As Sankalp discussants shifted their conversations to focus on the future, food wars came up as a distinct possibility. The food production ecosystem currently faces problems related to demand and supply, system change aspects, eroding soils, climate change and scarcity of land and water. To secure food in this rapidly changing world, developed countries are moving aggressively to control food exports while grabbing land and water resources in the developing world. As inequality grows, that’s where the recipe for a revolution stews.

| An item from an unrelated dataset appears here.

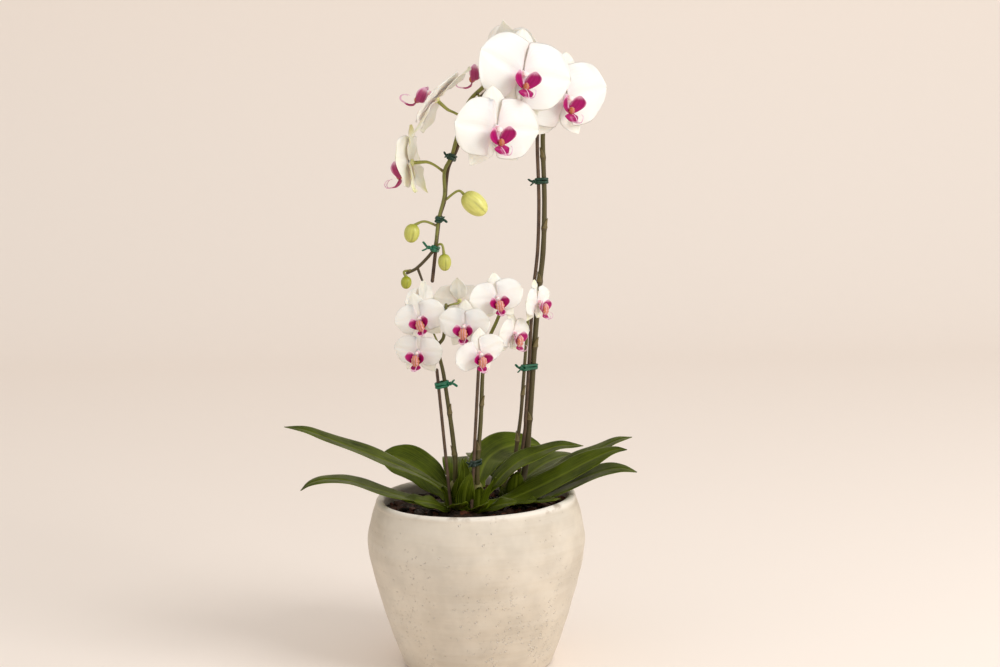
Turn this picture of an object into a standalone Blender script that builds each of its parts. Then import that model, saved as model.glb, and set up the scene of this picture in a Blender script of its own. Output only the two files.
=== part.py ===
"""Potted orchid: a turned stoneware pot of bark, four plants with their leaves, four flower spikes, and the
support wire, stakes and twist ties that hold the spikes up.

Units are metres and +Z is up. The front of the arrangement looks along -Y, with +X to the right. The origin
is the middle of the pot's foot, on the surface that the pot stands on."""

import math
import random

import bmesh
import bpy
import numpy as np

# Clearance between two pieces that touch
GAP = 0.0003

# Pot
POT_HEIGHT = 0.184
POT_WALL = 0.0085
POT_FLOOR = 0.012
POT_SEGMENTS = 32
POT_FOOT_ROUND = 0.006
POT_OUTLINE_STEP = 0.021
POT_OUTLINE = (
    (0.0815, 0.0060),
    (0.0890, 0.0260),
    (0.1001, 0.0610),
    (0.1108, 0.1010),
    (0.1160, 0.1300),
    (0.1153, 0.1460),
    (0.1115, 0.1650),
    (0.1068, 0.1790),
)
POT_INNER_HEIGHTS = (0.030, 0.075, 0.118, 0.142)
POT_FLOOR_FILLET = 0.014
# How far inside the wall the mix starts, in gaps, so that the slope of the wall leaves a whole gap too
MIX_INSET_GAPS = 1.4
POT_RIM_SLOPE = 0.025
POT_OUT_OF_ROUND = 0.007

# Potting mix
MIX_LEVEL = 0.166
MIX_DOME = 0.002
CHIP_COUNT = 18
CHIP_SIZE = (0.0190, 0.0110, 0.0060)
CHIP_SINK = 0.0006
CHIP_CLEARANCE = 0.0165
CHIP_SPACING = 0.0115
CHIP_FIELD = 0.088
CHIP_LEAN = 0.25
CHIP_SEED = 11

# Holes in the mix for the crowns, the stakes and the wire
HOLE_TOP = 0.2
CROWN_HOLE_SIDES = 12
STAKE_HOLE_SIDES = 8

# Crowns: the short stems that the leaves and the spikes grow from (x, y, radius, top)
CROWN_FOOT = 0.138
CROWNS = {
    "left": (-0.0220, -0.0050, 0.0085, 0.2000),
    "middle": (0.0020, -0.0160, 0.0085, 0.2000),
    "tall": (0.0400, 0.0080, 0.0090, 0.2000),
    "rear": (0.0330, 0.0370, 0.0070, 0.1960),
}
CROWN_SIDES = 8
# Section of a crown: (height, share of its radius), then the same below its top
CROWN_SHAPE = ((CROWN_FOOT, 1.0), (0.172, 1.0), (0.186, 0.92))
CROWN_TOP_SHAPE = ((-0.004, 0.72), (0.0, 0.45))

# Flower spikes: route, then the radius at the foot and at the tip
SPIKE_TALL_ROUTE = (
    (0.0400, 0.0080, 0.1800),
    (0.0470, 0.0220, 0.1860),
    (0.0540, 0.0300, 0.2060),
    (0.0600, 0.0280, 0.2700),
    (0.0660, 0.0260, 0.3460),
    (0.0710, 0.0260, 0.4000),
    (0.0760, 0.0250, 0.4430),
    (0.0780, 0.0250, 0.4970),
    (0.0770, 0.0250, 0.5590),
    (0.0790, 0.0240, 0.6000),
    (0.0740, 0.0190, 0.6280),
    (0.0590, 0.0120, 0.6420),
    (0.0380, 0.0010, 0.6390),
    (0.0180, -0.0110, 0.6200),
    (0.0010, -0.0210, 0.6040),
    (-0.0080, -0.0260, 0.5830),
    (-0.0180, -0.0280, 0.5490),
    (-0.0260, -0.0300, 0.5320),
    (-0.0265, -0.0300, 0.5080),
    (-0.0330, -0.0300, 0.4830),
    (-0.0370, -0.0300, 0.4560),
    (-0.0420, -0.0300, 0.4470),
    (-0.0560, -0.0300, 0.4330),
    (-0.0665, -0.0300, 0.4275),
)
SPIKE_LEFT_ROUTE = (
    (-0.0220, -0.0060, 0.1900),
    (-0.0210, -0.0100, 0.2220),
    (-0.0240, -0.0100, 0.2570),
    (-0.0280, -0.0100, 0.2890),
    (-0.0320, -0.0100, 0.3190),
    (-0.0370, -0.0100, 0.3450),
    (-0.0310, -0.0080, 0.3560),
    (-0.0290, -0.0020, 0.3740),
    (-0.0280, 0.0040, 0.3890),
)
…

More than 140 million acres of land have been grabbed in countries like Ethiopia and Sudan, putting food security at risk for local populations. Picture the reality of these food aid-reliant countries: a convoy of trucks leaves with grain farmed for the developed world, while another convoy brings in donated grains. Discussants were asked if the future will actually be colored by food wars or if that is dystopian a projection. In contemplating this question, all discussants emphasized that the prompt is not as rhetorical as it might seem.
We may not see armies marching into other countries, but we are seeing local conflict within national borders due to food scarcity. Arindom Datta, Asia Head, Sustainability Banking, Rabo India Securities Pvt. Limited said, ‘There are two factors that pose huge risks from agricultural and socio-political perspectives. One is water and the other is carbon content in our (Indian) soils which is lowest in the world.
Session discussants observed that food distribution may be the real problem. Multiple famines across the world were not a food production problem but a food distribution problem. The great challenge will be distribution of food resources an access issue, an equity issue, explained Rajat Nag, a Professor at the Emerging Markets Institute at Beijing Normal University and a Distinguished Fellow at the National Council of Applied Economic Research.
To avoid future food wars, a country needs to protect its nation resources, provide better pricing policies for its domestic resources and water, and make sure that the treaties signed within a country and between two countries are equal.